(Object modeling scripts)
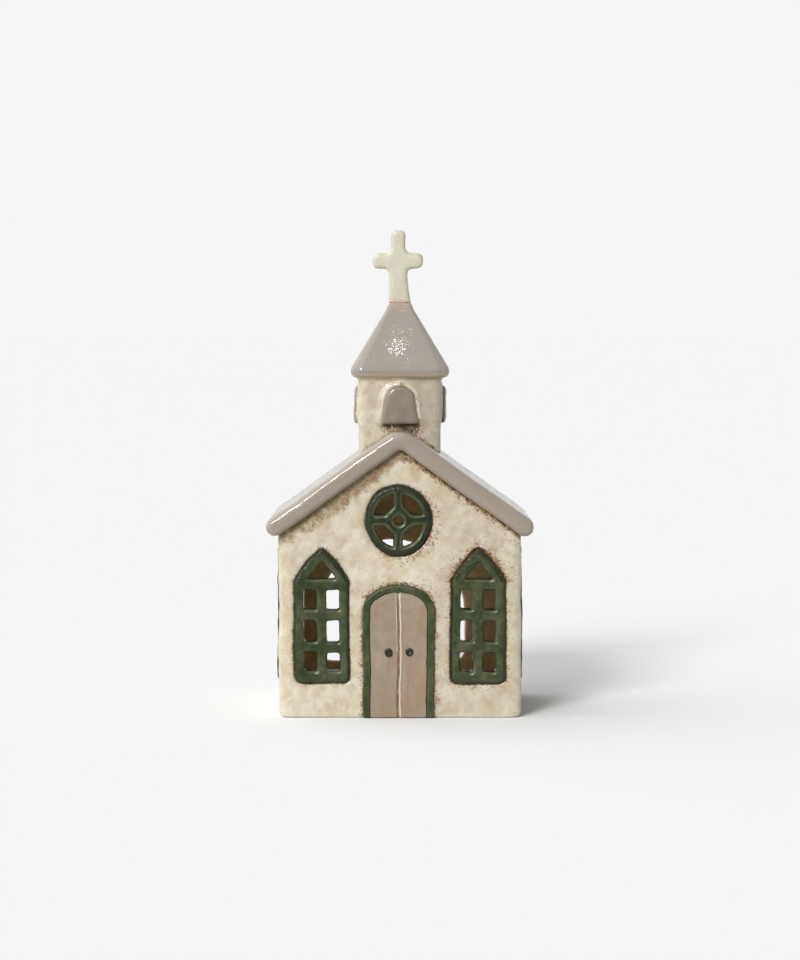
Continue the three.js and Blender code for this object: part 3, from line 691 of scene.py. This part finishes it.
class CHURCH_OT_roof(Operator):
    """Roof of the nave with round eaves and a round ridge."""
    bl_idname = "church.roof"
    bl_label = "Roof"

    def execute(self, context):
        sizes = context.scene.church_shape
        shape = fired(
            gathered(*ROOF), sizes.roof_mesh, rounds=10, swell=0.2 * MM,
            held=lambda vert: abs(vert.co.y) < half_depth)
        smooth(shape, rounds=14, chosen=lambda vert: (
            abs(vert.co.y) > half_depth and abs(vert.co.x) < 4 * MM
            and vert.co.z < wall_apex + 3 * MM))
        to_tower = gap_to("tower_shaft")
        inside_x = half_width - wall_thickness
        inside_y = half_depth - wall_thickness
        mark(
            shape, thin=sharpness, warm=lambda vert: 0.6,
            oxide=lambda vert: 0.6 * fade(to_tower(vert.co), 1.2 * MM),
            raw=lambda vert: (
                abs(vert.co.x) < inside_x and abs(vert.co.y) < inside_y
                and vert.co.z < wall_apex - abs(vert.co.x) * roof_rise + 2 * MM))
        waver(shape, 0.6)
        add_piece("nave_roof", shape, "taupe_glaze", ROOF)
        return {"FINISHED"}


class CHURCH_OT_tower(Operator):
    """Tower with its cornice and blind windows, drawn down onto the roof and up into the spire."""
    bl_idname = "church.tower"
    bl_label = "Tower"

    def execute(self, context):
        sizes = context.scene.church_shape
        names = ["tower_shaft", "tower_cornice", *(f"tower_window_surround_{side}" for side in QUARTERS)]
        shape = gathered(*names)
        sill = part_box("tower_window_surround_front")[0].z
        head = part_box("tower_cornice")[1].z
        for vert in shape.verts:
            if vert.co.z < sill - MM:
                vert.co.z -= sizes.tuck
            elif vert.co.z > head - NEAR:
                vert.co.z += sizes.tuck
        shape = fired(shape, sizes.tower_mesh, rounds=9, swell=0.15 * MM)
        smooth(shape, rounds=16, chosen=lambda vert: abs(vert.co.z - sill) < 2.5 * MM)
        to_roof = gap_to(*ROOF)
        to_shutters = gap_to(*(f"tower_shutter_{side}" for side in QUARTERS))

        def across(vert):
            return min(abs(vert.co.x), abs(vert.co.y))

        def pigment(vert):
            """Pigment that has run from a sill."""
            return fade(vert.co.z - sill, 0.6 * MM, 2) * fade(across(vert), 10 * MM, 8)

        def oxide(vert):
            """Along the roof, round the shutters, stronger on the right where it is partly painted shade,
            and under and on the sills.
            """
            right = vert.co.x > 0
            strong = 1.0 if right else 0.7
            return max(
                strong * fade(to_roof(vert.co), 1.6 * MM),
                # Round the shutters, stronger on the right: oxide with painted shade on the side away
                # from the light.
                (0.6 if right else 0.2) * fade(to_shutters(vert.co), 1.2 * MM),
                strong * pigment(vert) * fade(sill - vert.co.z, 5 * MM, 4),
                0.42 * right * fade(vert.co.z - sill, 0.8 * MM, 2) * fade(across(vert), 13 * MM, 4))

        def soot(vert):
            """Darkest run of the pigment, longer at the right."""
            reach = 4.5 if vert.co.x > 0 else 2.5
            return 0.8 * pigment(vert) * fade(sill - vert.co.z, reach * MM, 3)

        mark(
            shape, oxide=oxide, soot=soot, thin=sharpness,
            # wash round the shutters on the right only: oxide wash with painted shade.
            wash=lambda vert: 0.7 * (vert.co.x > 0) * fade(to_shutters(vert.co), 2.4 * MM, 2),
            # shade is painted shade that grows over the tower's right half.
            shade=lambda vert: 0.45 * clamped(vert.co.x / (8 * MM)))
        waver(shape)
        add_piece("bell_tower", shape, "cream_glaze", names)
        for side in QUARTERS:
            source = f"tower_shutter_{side}"
            shape = fired(
                gathered(source), sizes.trim_mesh, rounds=26, swell=0.4 * MM, held=lambda vert: False)
            # deep lays the darker taupe over the whole shutter.
            mark(shape, deep=lambda vert: 0.7, oxide=lambda vert: 0.95 * fade(vert.co.z - sill, 2 * MM))
            waver(shape)
            add_piece(f"shutter_{side}", shape, "taupe_glaze", [source])
        return {"FINISHED"}


class CHURCH_OT_spire(Operator):
    """Hollow spire with a thick round rim."""
    bl_idname = "church.spire"
    bl_label = "Spire"

    def execute(self, context):
        shape = fired(gathered("spire"), context.scene.church_shape.tower_mesh, rounds=5)
        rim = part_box("spire")[0].z + 1.5 * MM
        to_cross = gap_to("cross")
        mark(
            # under marks the rim's cream underside, laid darker as painted shadow under the rim.
            shape, thin=sharpness, under=lambda vert: (rim - vert.co.z) / MM + 0.5,
            oxide=lambda vert: 0.6 * fade(to_cross(vert.co), 0.5 * MM),
            blush=lambda vert: 0.6 * fade(to_cross(vert.co), 4 * MM, 2))
        waver(shape, 0.02)
        add_piece("spire_cap", shape, "taupe_glaze", ["spire"])
        return {"FINISHED"}


class CHURCH_OT_cross(Operator):
    """Cross on the tip of the spire, its foot spread to one side."""
    bl_idname = "church.cross"
    bl_label = "Cross"

    def execute(self, context):
        sizes = context.scene.church_shape
        shape = gathered("cross")
        low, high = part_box("cross")
        middle = (low.x + high.x) / 2
        flare_top = low.z + (high.z - low.z) * 0.45
        arms = low.z + (high.z - low.z) * 0.7
        for vert in shape.verts:
            if vert.co.z < low.z + 2 * MM:
                vert.co.z -= sizes.tuck * 2
        shape = fired(shape, sizes.trim_mesh, rounds=14, swell=0.1 * MM, held=lambda vert: False)
        for vert in shape.verts:
            if vert.co.x > middle and vert.co.z < flare_top:
                vert.co.x += sizes.cross_flare * ((flare_top - vert.co.z) / (flare_top - low.z)) ** 2
            elif vert.co.z > arms:
                vert.co.x -= (vert.co.x - middle) * 0.1 * clamped((vert.co.z - arms) / (2 * MM))
        to_spire = gap_to("spire")
        mark(
            shape, oxide=lambda vert: 0.9 * fade(to_spire(vert.co), 0.6 * MM),
            blush=lambda vert: 0.5 * fade(to_spire(vert.co), 1.4 * MM))
        waver(shape, 0.6)
        add_piece("spire_cross", shape, "ivory_glaze", ["cross"])
        return {"FINISHED"}


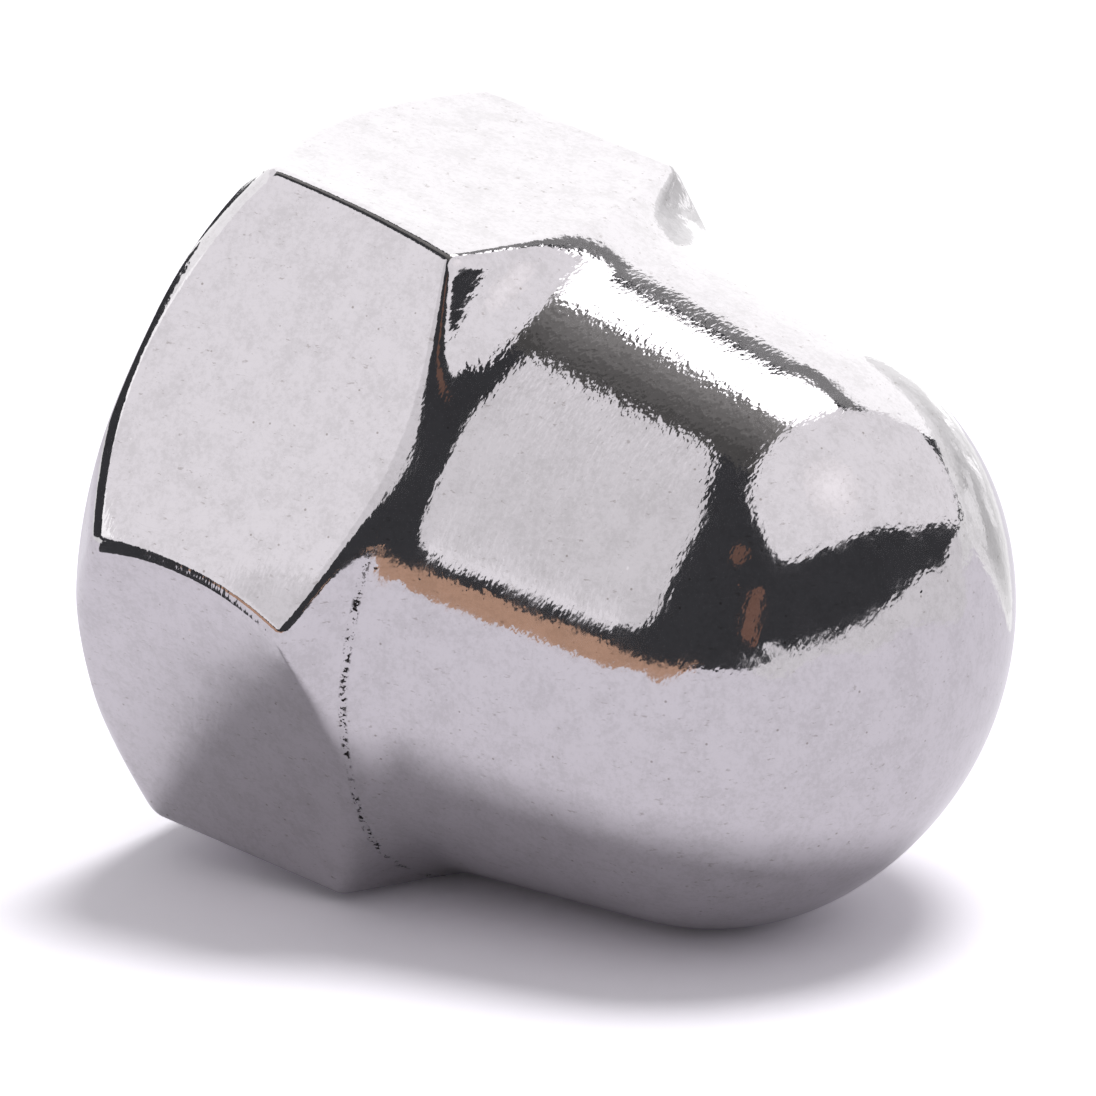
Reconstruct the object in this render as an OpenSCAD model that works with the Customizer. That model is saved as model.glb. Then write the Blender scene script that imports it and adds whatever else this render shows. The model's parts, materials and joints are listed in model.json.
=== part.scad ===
// Domed cap nut (acorn nut) for an M8 screw: a hexagon turned to a chamfer at
// both ends, a slightly tapered dome with a flared foot and a rounded end, and a
// blind threaded bore. It is one solid piece. It lies on one flat and on its dome,
// as it comes to rest when it is put down on its side: the thread axis runs along
// +X and dips a little towards the dome. The centre of the bearing face is the
// origin.

/* [Hexagon] */
// Width across the flats
flats = 13; // [12.8:0.1:14]
// Height of the hexagon, from the bearing face to the foot of the dome
hex_h = 6.3; // [5.6:0.1:6.8]
// Rounding of the six corners
corner_r = 0.45; // [0.2:0.05:1]
// Diameter of the flat ring that bears on the work
bearing_d = 12.9; // [12:0.1:13.2]
// Angle of the turned chamfers, measured from the end faces
chamfer_a = 41; // [25:1:45]

/* [Dome] */
// Diameter of the dome at its foot
dome_d = 12.5; // [12:0.1:12.7]
// Taper of the dome's side, for each side
dome_taper = 7.4; // [4:0.2:9]
// Radius of the fillet that runs from the dome's foot into the chamfer
fillet_r = 1.4; // [0.8:0.1:1.8]
// Radius of the dome's shoulder
shoulder_r = 4.6; // [3.6:0.1:5]
// Radius of the dome's rounded end
nose_r = 6.2; // [5.8:0.1:7.5]
// Height of the whole nut
total_h = 15.3; // [14.8:0.1:17]

/* [Thread] */
// Nominal diameter of the screw that fits
thread_d = 8; // [7.6:0.1:8.2]
// Pitch of the thread
thread_pitch = 1.25; // [1:0.05:1.5]
// Depth of the full thread, from the bearing face
thread_depth = 9.4; // [7:0.1:9.6]
// Width of the run-out groove beyond the thread
groove_w = 1.6; // [1.4:0.1:1.8]
// Depth of the run-out groove beyond the nominal diameter
groove_step = 0.2; // [0.1:0.05:0.3]
// Diameter of the countersink at the mouth
mouth_d = 8.6; // [8.4:0.1:9.2]
// Countersink angle, for each side
mouth_a = 45; // [40:1:60]
// Point angle of the drill that made the blind end
drill_a = 118; // [110:1:130]

/* [Hidden] */
$fn = 96;
eps = 0.0002;
// the hexagon
flat_r = flats / 2;
corner_c = (flat_r - corner_r) / cos(30);
chamfer_rise = tan(chamfer_a);
blank_r = flat_r / cos(30) + 1;
// the dome: a tapered side, a shoulder arc, and an end arc centred on the axis
foot_r = dome_d / 2;
nose_z = total_h - nose_r;
side_n = [cos(dome_taper), sin(dome_taper)];
side_u = [-sin(dome_taper), cos(dome_taper)];
// shoulder centre: shoulder_r inside the side line, nose_r - shoulder_r from the nose centre
start = [foot_r, hex_h - nose_z] - shoulder_r * side_n;
back = start * side_u;
slide = -back + sqrt(back * back - start * start + pow(nose_r - shoulder_r, 2));
shoulder_o = start + slide * side_u;
shoulder_c = shoulder_o + [0, nose_z];
side_end = shoulder_c + shoulder_r * side_n;
nose_dir = shoulder_o / norm(shoulder_o);
nose_start = [0, nose_z] + nose_r * nose_dir;
// the fillet touches the dome's side and the chamfer's line
cone_u = [cos(chamfer_a), -sin(chamfer_a)];
fillet_reach = fillet_r * tan((90 - chamfer_a - dome_taper) / 2);
fillet_top = [foot_r, hex_h] + fillet_reach * side_u;
fillet_low = [foot_r, hex_h] + fillet_reach * cone_u;
fillet_c = fillet_top + fillet_r * side_n;
// the bore
core_r = (thread_d - 1.0825 * thread_pitch) / 2;
mouth_r = mouth_d / 2;
mouth_h = (mouth_r - core_r) / tan(mouth_a);
groove_r = thread_d / 2 + groove_step;
groove_lip = groove_r - core_r;
bore_h = thread_depth + groove_w;
point_h = core_r / tan(drill_a / 2);
// the rest: the lower flat's last point before the dome, which lies on the fillet
// or on the chamfer, and the dome's shoulder arc, both touch the floor
flat_end = flat_r < fillet_low[0]
  ? fillet_c[1] - sqrt(fillet_r * fillet_r - pow(fillet_c[0] - flat_r, 2))
  : hex_h - (flat_r - foot_r) * chamfer_rise;
reach = [shoulder_c[1] - flat_end, flat_r - shoulder_c[0]];
rest_tilt = acos(shoulder_r / norm(reach)) - atan2(reach[0], reach[1]);

// Hexagon with rounded corners, a flat facing +X. The corner circles reach past
// the flats by eps, so that they cross them cleanly.
module hexagon() {
  polygon([
    for (k = [0:5], side = [-30, 30])
      let (a = 30 + 60 * k)
        corner_c * [cos(a), sin(a)] + corner_r * [cos(a + side), sin(a + side)]
  ]);
  for (k = [0:5])
    rotate(30 + 60 * k) translate([corner_c, 0]) circle(r = corner_r + eps);
}

// Half section that the hexagonal bar is turned to: bearing chamfer, dome-side
// chamfer, fillet and dome. The fillet's circle reaches past the lines that it
// touches by eps, so that it crosses them cleanly.
module turned_section() {
  difference() {
    polygon([
      [0, 0],
      [bearing_d / 2, 0],
      [blank_r, (blank_r - bearing_d / 2) * chamfer_rise],
      [blank_r, hex_h - (blank_r - foot_r) * chamfer_rise],
      fillet_low,
      fillet_top,
      side_end,
      nose_start,
      [0, nose_z]
    ]);
    translate(fillet_c) circle(r = fillet_r + eps);
  }
  intersection() {
    translate(shoulder_c) circle(r = shoulder_r);
    translate([0, nose_z]) square([foot_r, nose_r]);
  }
  intersection() {
    translate([0, nose_z]) circle(r = nose_r);
    polygon([
      [0, nose_z],
      [0, nose_z] + 2 * nose_r * nose_dir,
      [0, nose_z + 3 * nose_r]
    ]);
  }
}

// Blind bore: countersunk mouth, core of the thread, run-out groove, drill point
module bore() {
  rotate_extrude()
    polygon([
      [0, -1],
      [mouth_r + tan(mouth_a), -1],
      [core_r, mouth_h],
      [core_r, thread_depth],
      [groove_r, thread_depth + groove_lip],
      [groove_r, bore_h],
      [core_r, bore_h],
      [0, bore_h + point_h]
    ]);
}

// The whole nut, bearing face down on its own axis
module nut_upright() {
  difference() {
    intersection() {
      linear_extrude(height = total_h + 1) hexagon();
      rotate_extrude() turned_section();
    }
    bore();
  }
}

module cap_nut() {
  color([0.80, 0.80, 0.82])
    rotate([0, 90 + rest_tilt, 0])
      nut_upright();
}

cap_nut();
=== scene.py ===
import json
import math

import bmesh
import bpy
import numpy as np
from mathutils import Matrix, Vector
from mathutils.geometry import convex_hull_2d


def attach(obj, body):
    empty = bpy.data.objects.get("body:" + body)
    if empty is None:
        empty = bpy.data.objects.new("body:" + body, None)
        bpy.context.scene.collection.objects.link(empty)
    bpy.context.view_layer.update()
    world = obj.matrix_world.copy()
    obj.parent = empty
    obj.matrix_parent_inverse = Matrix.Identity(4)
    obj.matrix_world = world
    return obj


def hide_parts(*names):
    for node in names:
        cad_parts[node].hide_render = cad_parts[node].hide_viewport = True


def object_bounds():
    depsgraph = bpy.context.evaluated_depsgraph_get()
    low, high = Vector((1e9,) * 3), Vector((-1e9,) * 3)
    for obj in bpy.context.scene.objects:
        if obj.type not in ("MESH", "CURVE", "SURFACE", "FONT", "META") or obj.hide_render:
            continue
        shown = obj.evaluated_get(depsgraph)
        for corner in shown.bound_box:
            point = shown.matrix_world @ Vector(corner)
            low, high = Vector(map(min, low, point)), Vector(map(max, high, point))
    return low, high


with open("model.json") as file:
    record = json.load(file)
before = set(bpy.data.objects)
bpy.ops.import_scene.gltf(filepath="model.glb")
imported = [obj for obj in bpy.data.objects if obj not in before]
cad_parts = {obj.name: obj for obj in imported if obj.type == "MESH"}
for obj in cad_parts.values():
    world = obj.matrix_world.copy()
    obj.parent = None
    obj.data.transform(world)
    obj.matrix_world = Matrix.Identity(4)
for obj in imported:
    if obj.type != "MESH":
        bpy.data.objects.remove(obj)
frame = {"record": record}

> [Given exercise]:
Output only the lines running from the line with "its own axis" through the final line of the data, inclusive.

> [Full output]:
// The whole nut, bearing face down on its own axis
module nut_upright() {
  difference() {
    intersection() {
      linear_extrude(height = total_h + 1) hexagon();
      rotate_extrude() turned_section();
    }
    bore();
  }
}

module cap_nut() {
  color([0.80, 0.80, 0.82])
    rotate([0, 90 + rest_tilt, 0])
      nut_upright();
}

cap_nut();
=== scene.py ===
import json
import math

import bmesh
import bpy
import numpy as np
from mathutils import Matrix, Vector
from mathutils.geometry import convex_hull_2d


def attach(obj, body):
    empty = bpy.data.objects.get("body:" + body)
    if empty is None:
        empty = bpy.data.objects.new("body:" + body, None)
        bpy.context.scene.collection.objects.link(empty)
    bpy.context.view_layer.update()
    world = obj.matrix_world.copy()
    obj.parent = empty
    obj.matrix_parent_inverse = Matrix.Identity(4)
    obj.matrix_world = world
    return obj


def hide_parts(*names):
    for node in names:
        cad_parts[node].hide_render = cad_parts[node].hide_viewport = True


def object_bounds():
    depsgraph = bpy.context.evaluated_depsgraph_get()
    low, high = Vector((1e9,) * 3), Vector((-1e9,) * 3)
    for obj in bpy.context.scene.objects:
        if obj.type not in ("MESH", "CURVE", "SURFACE", "FONT", "META") or obj.hide_render:
            continue
        shown = obj.evaluated_get(depsgraph)
        for corner in shown.bound_box:
            point = shown.matrix_world @ Vector(corner)
            low, high = Vector(map(min, low, point)), Vector(map(max, high, point))
    return low, high


with open("model.json") as file:
    record = json.load(file)
before = set(bpy.data.objects)
bpy.ops.import_scene.gltf(filepath="model.glb")
imported = [obj for obj in bpy.data.objects if obj not in before]
cad_parts = {obj.name: obj for obj in imported if obj.type == "MESH"}
for obj in cad_parts.values():
    world = obj.matrix_world.copy()
    obj.parent = None
    obj.data.transform(world)
    obj.matrix_world = Matrix.Identity(4)
for obj in imported:
    if obj.type != "MESH":
        bpy.data.objects.remove(obj)
frame = {"record": record}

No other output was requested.